What you have to do —
Begin at the first line and end at the line containing "changes from strip to strip.". Extract exactly those lines.

Data extract —
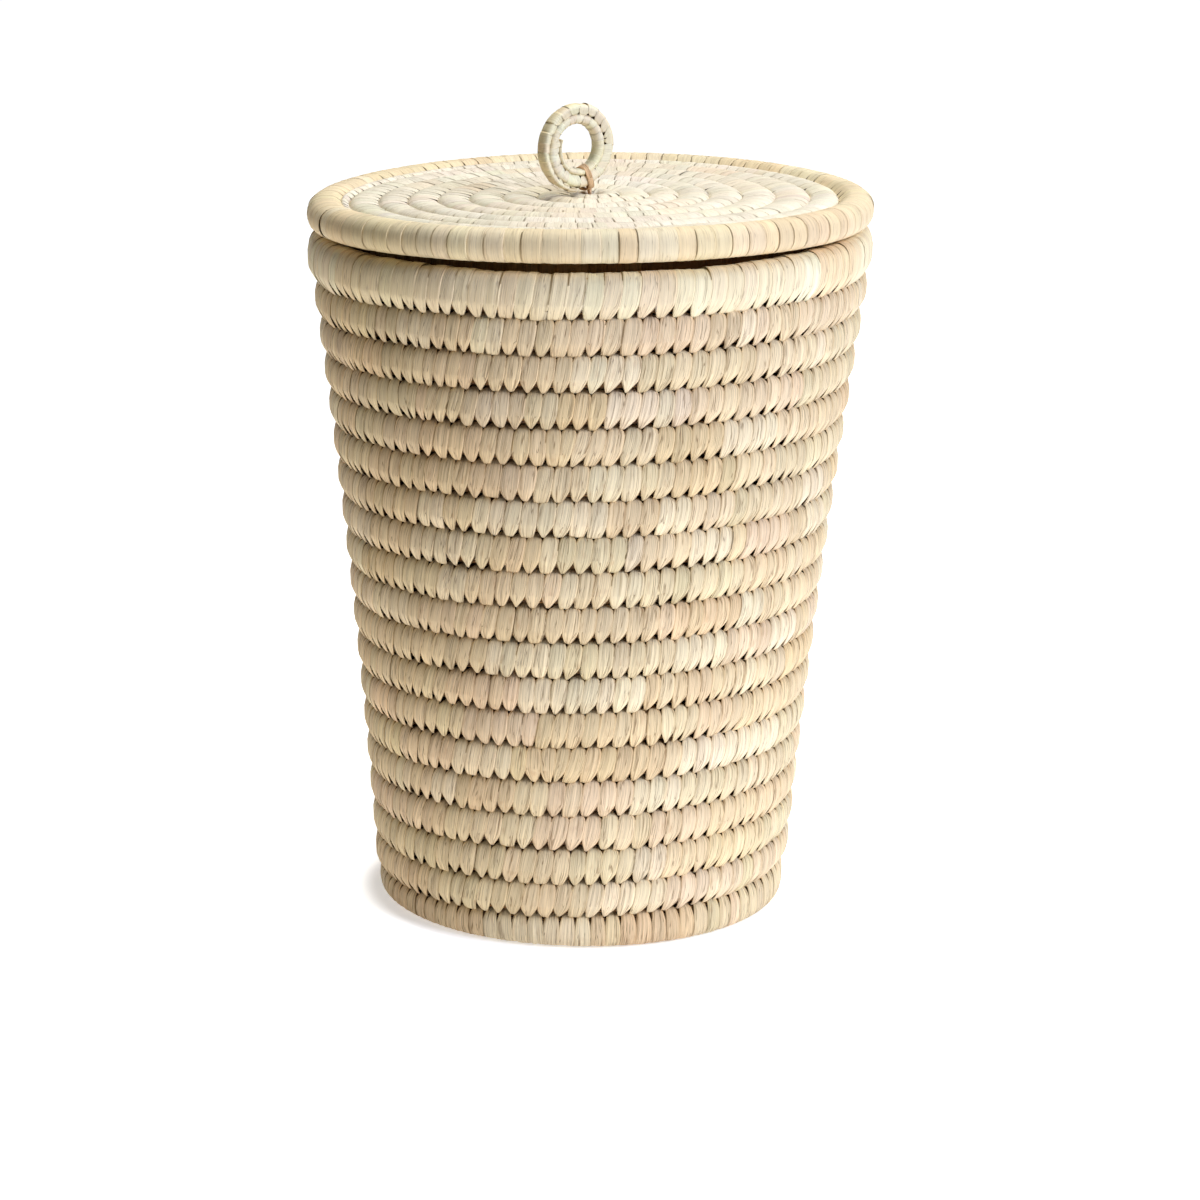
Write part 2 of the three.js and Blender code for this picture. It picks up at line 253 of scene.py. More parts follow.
@dataclass(frozen=True)
class PalmLeaf(Finish):
    """Dried palm leaf: long fine ribs, broader bands, a few folds and some stains.

    Each grain says how fine a pattern is across the strip and along it, and how much it
    changes from strip to strip.

    Args:
        rib_grain: The grain of the ribs.
        band_grain: The grain of the bands.
        fold_grain: The grain of the folds.
        stain_grain: The grain of the stains.
        rib_contrast: How much the ribs and the bands change the tone.
        strand_share: How much the deepest ribs darken.
        fold_share: How strong a fold is.
        stain_share: How strong a stain is.
        strand: What the tone is multiplied with in the deepest ribs.
        fold: The colour of a fold.
        stain: The colour of a stain.
        rib_weight: How much more the ribs change the tone than the bands do.
        strand_edge: A rib darkens below the second height, and in full below the first.
        fold_width: How wide a fold is, as a share of its grain.
        stain_edge: The wear stains from the first strength, and in full from the second.
        rise: How high the ribs and the bands stand, and how deep the folds lie.
        dryness: How much less gloss the ribs have than what lies between them.
    """

    rib_grain: Colour = (2.0, 0.04, 7.0)
    band_grain: Colour = (0.5, 0.012, 3.0)
    fold_grain: Colour = (0.36, 0.016, 11.0)
    stain_grain: Colour = (0.25, 0.09, 5.0)
    rib_contrast: float = 0.5
    strand_share: float = 0.5
    fold_share: float = 0.6
    stain_share: float = 0.3
    strand: Colour = (0.62, 0.5, 0.36)
    fold: Colour = linear(122, 84, 44)
    stain: Colour = linear(176, 128, 78)
    rib_weight: float = 1.6
    strand_edge: tuple[float, float] = (0.3, 0.5)
    fold_width: float = 0.022
    stain_edge: tuple[float, float] = (0.56, 0.78)
    rise: Colour = (0.6, 0.5, 0.7)
    dryness: float = 0.25

    def pattern(self, graph: Graph) -> tuple[Signal, Signal, Signal]:
        """Ribs and folds that run along the strip, and stains that come and go.

        Args:
            graph: The material's node tree.

        Returns:
            The colour, the change of roughness and the height.
        """
        tone = graph.attribute("leaf_tone", "Color")
        grain = graph.attribute("leaf_grain", "Vector")
        ribs = graph.noise(grain * self.rib_grain, 3.0)
        bands = graph.noise(grain * self.band_grain, 1.0)
        folds = graph.noise(grain * self.fold_grain, 2.0)
        wear = graph.noise(grain * self.stain_grain, 2.0)
        crease = 1 - graph.ramp(abs(folds - MIDDLE), 0.0, self.fold_width)
        shade = (1 + (ribs - MIDDLE) * self.rib_contrast * self.rib_weight
                 + (bands - MIDDLE) * self.rib_contrast)
        stained = graph.ramp(wear, *self.stain_edge) * self.stain_share
        colour = graph.blend(stained, tone, self.stain)
        strands = (1 - graph.ramp(ribs, *self.strand_edge)) * self.strand_share
        colour = graph.blend(strands, colour * shade, colour * self.strand)
        colour = graph.blend(crease * self.fold_share, colour, self.fold)
        height = ribs * self.rise[0] + bands * self.rise[1] - crease * self.rise[2]
        return colour, (ribs - MIDDLE) * self.dryness, height


@dataclass(frozen=True)
class PalmFibre(Finish):
    """The bundle inside the cords: coarse brown fibres that run along the cord.

    Args:
        grain: How fine the fibres are across the bundle, along it and from cord to cord.
        dark: The colour of most fibres.
        light: The colour of the few pale ones.
        pale_edge: A fibre turns pale from the first height, and in full from the second.
        dryness: How much less gloss the pale fibres have.
    """

    grain: Colour = (1.1, 0.03, 1.0)
    dark: Colour = linear(54, 29, 8)
    light: Colour = linear(158, 116, 62)
    pale_edge: tuple[float, float] = (0.42, 0.72)
    dryness: float = 0.2

    def pattern(self, graph: Graph) -> tuple[Signal, Signal, Signal]:
        """Strands that run along the cord, some pale and most dark.

        Args:
            graph: The material's node tree.

        Returns:
            The colour, the change of roughness and the height.
        """
        strands = graph.noise(graph.attribute("leaf_grain", "Vector") * self.grain, 3.0)
        colour = graph.blend(graph.ramp(strands, *self.pale_edge), self.dark, self.light)
        return colour, (strands - MIDDLE) * self.dryness, strands


# How far chance moves a tone: its cast for all strips of one leaf, and then for one strip its
# brightness and its cast. The limits keep any strip from standing out.
LEAF_CAST, LEAF_CAST_LIMITS = (0.01, 0.008, 0.015), (0.985, 1.015)
STRIP_BRIGHTNESS, STRIP_LIMITS = 0.05, (0.91, 1.06)
STRIP_CAST = 0.008
BRIGHTEST = 0.95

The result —
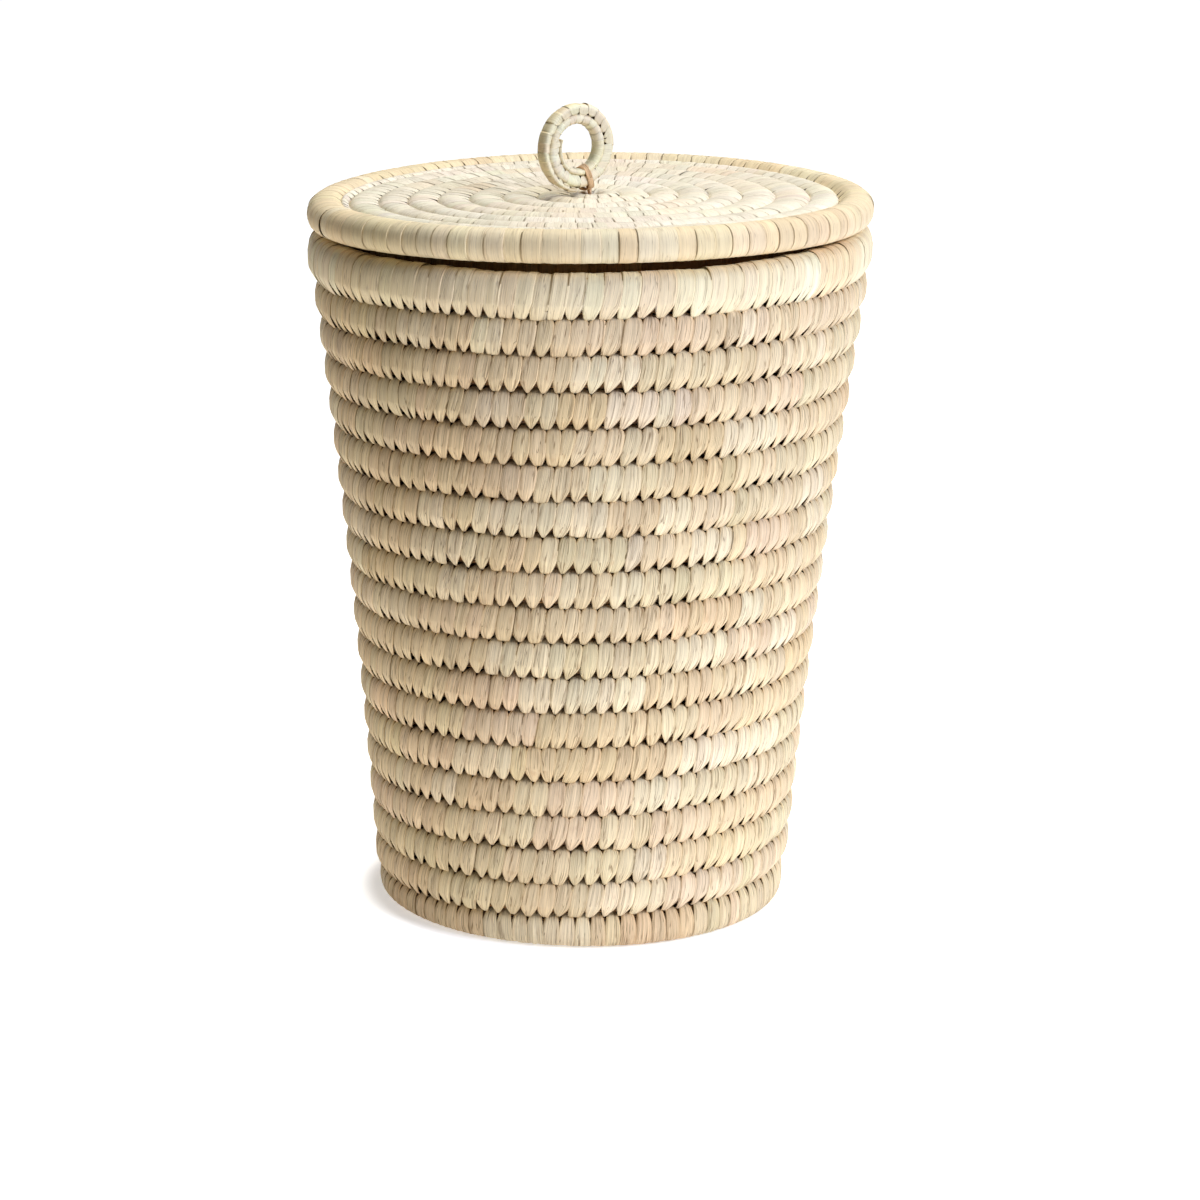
Write part 2 of the three.js and Blender code for this picture. It picks up at line 253 of scene.py. More parts follow.
@dataclass(frozen=True)
class PalmLeaf(Finish):
    """Dried palm leaf: long fine ribs, broader bands, a few folds and some stains.

    Each grain says how fine a pattern is across the strip and along it, and how much it
    changes from strip to strip.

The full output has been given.